Para o secretário-geral do PSB, Carlos Siqueira, um dos responsáveis por preparar o documento que será apresentado hoje, a forma de conquistar a maioria para poder governar, através da distribuição de cargos a aliados, é um problema de todos os governos, que tem de ser amplamente discutido com a sociedade. “Para mudar isso, é preciso fazer uma reforma política de verdade”, defende.
Outros pontos. Bazileu Marga- rido, membro da Executiva da Rede, explica que o documento tem um caráter preliminar e será entregue aos cerca de 120 participantes para servir como ponto de partida para o debate. Além de pregar mudanças no sistema político, o texto destacará outros dois temas: a necessidade de o País avançar nas conquistas econômicas e sociais e a promoção do desenvolvimento sustentável
Durante o encontro, as pessoas serão divididas em grupos para discutir as ideias contidas no documento. O evento, que será transmitido pela internet, também prevê a contribuição online de militantes.
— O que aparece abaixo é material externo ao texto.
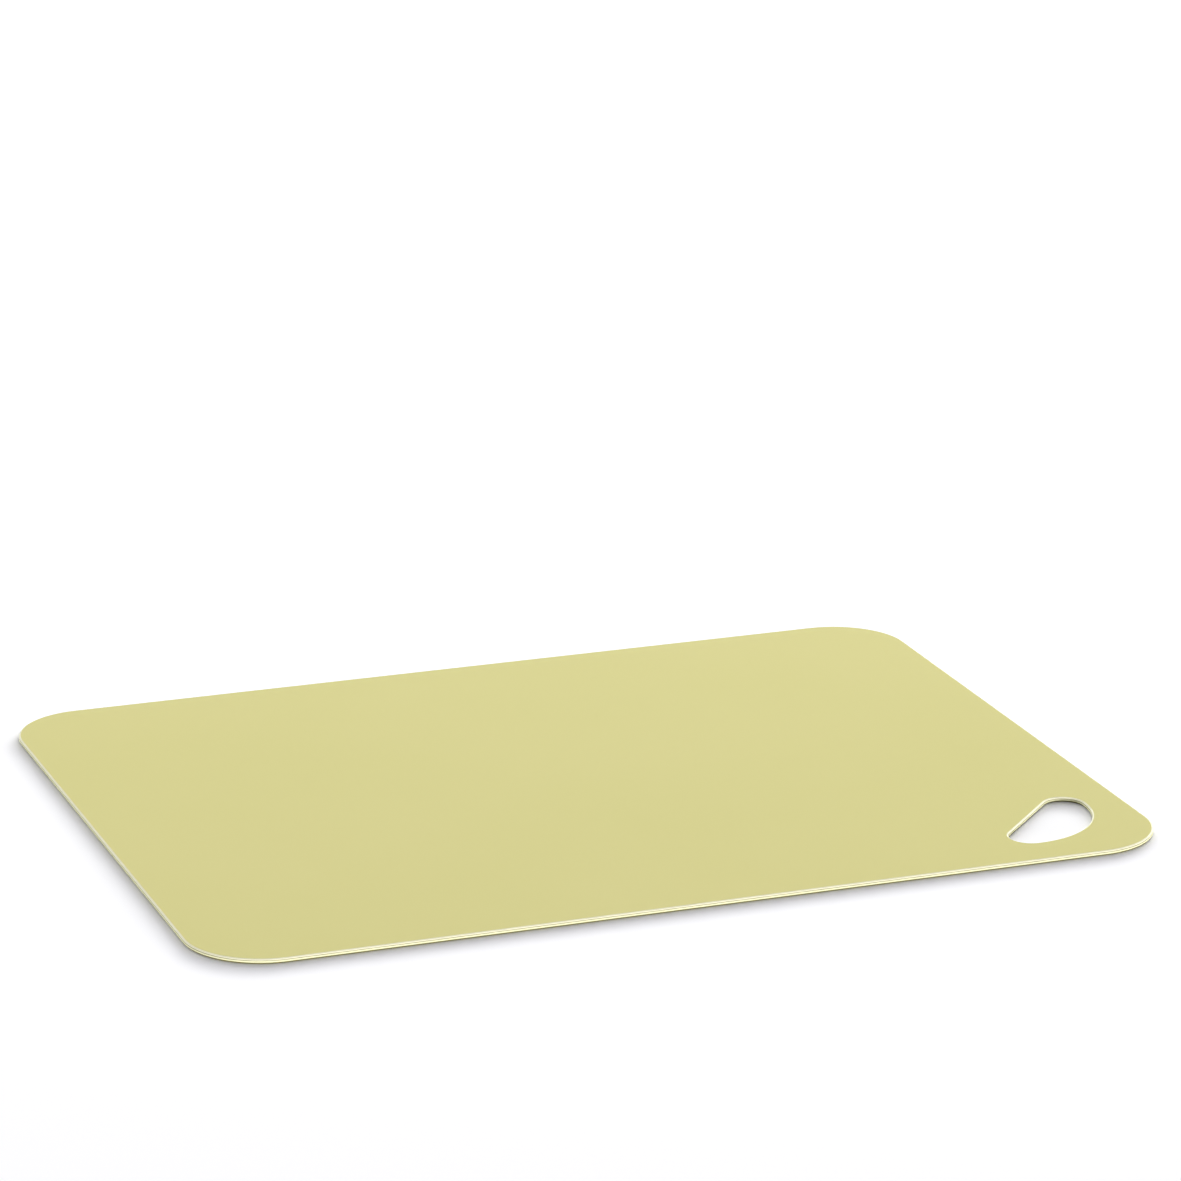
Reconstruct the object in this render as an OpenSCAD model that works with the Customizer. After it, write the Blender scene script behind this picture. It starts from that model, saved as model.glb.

O líder do PSB na Câmara, Beto Albuquerque (RS), afirma que o principal objetivo do encontro de hoje é traçar um panorama de quais desafios precisam ser enfrentados. “O principal deles é como fazer o Brasil voltar a crescer…”, opina, e, como para mostrar que já assimilou o discurso da Rede, completa: “De maneira sustentável”.
Até o final da tarde, o grupo pretende ter elaborado um novo memorando, que vai orientar a construção de um programa de governo para a eleição presidencial de 2014. O tom do documento deve repetir o do discurso que Campos e Marina têm adotado: o de que é preciso dar início a um novo ciclo na política, sem abrir mão da estabilidade econômica criada por Fernando Henrique Cardoso (1995-2002) e da inclusão social iniciada por Luiz Inácio Lula da Silva (2003-2010).
Sem polêmica» No encontro de hoje, no entanto, ficarão de fora temas polêmicos, como a formação de palanques estaduais. Ainda em clima de lua de mel, integrantes da Rede e do PSB têm repetido que, por enquanto, há “mais convergências do que divergências” entre os dois grupos.
Para evitar atritos, Campos e Marina orientaram seus aliados a não comentar temas ligados à campanha. A dupla tem dito que o momento agora é de discutir ideias e que o debate eleitoral deve ser deixado para 2014. Até mesmo a decisão de quem será o candidato a presidente na chapa do PSB será tomada somente no ano que vem.
Entretanto, na última pesquisa Ibope/Estado, divulgada no dia 24, Marina aparece na frente de Campos: a ex-ministra chega a 21% das intenções de voto, e o governador atinge 10%.
DOCUMENTO
“O processo de construção da democracia brasileira teve inegáveis avanços desde o fim do regime militar.
No entanto, a base de funcionamento do sistema político permanece impregnada de práticas atrasadas, permeadas de uma persistente cultura patrimonialista, que se transformou no eixo do modelo de governabilidade, voltado para acordos circunstanciais, ocupação de postos e de alocação casuística de recursos públicos. Uma das mais nefastas consequências dessa prática é o afastamento da população da participação política, transformando-a em mera espectadora no processo
de tomada de decisões. É necessária mudança profunda do sistema político para permitir a emergência de outro modelo de governabilidade, cujos alinhamentos se deem em tomo de afinidades programáticas e não em tomo de distribuição de feudos dentro do Estado, do desmantelamento da gestão pública e do uso caótico, perdulário e dispersivo do orçamento”.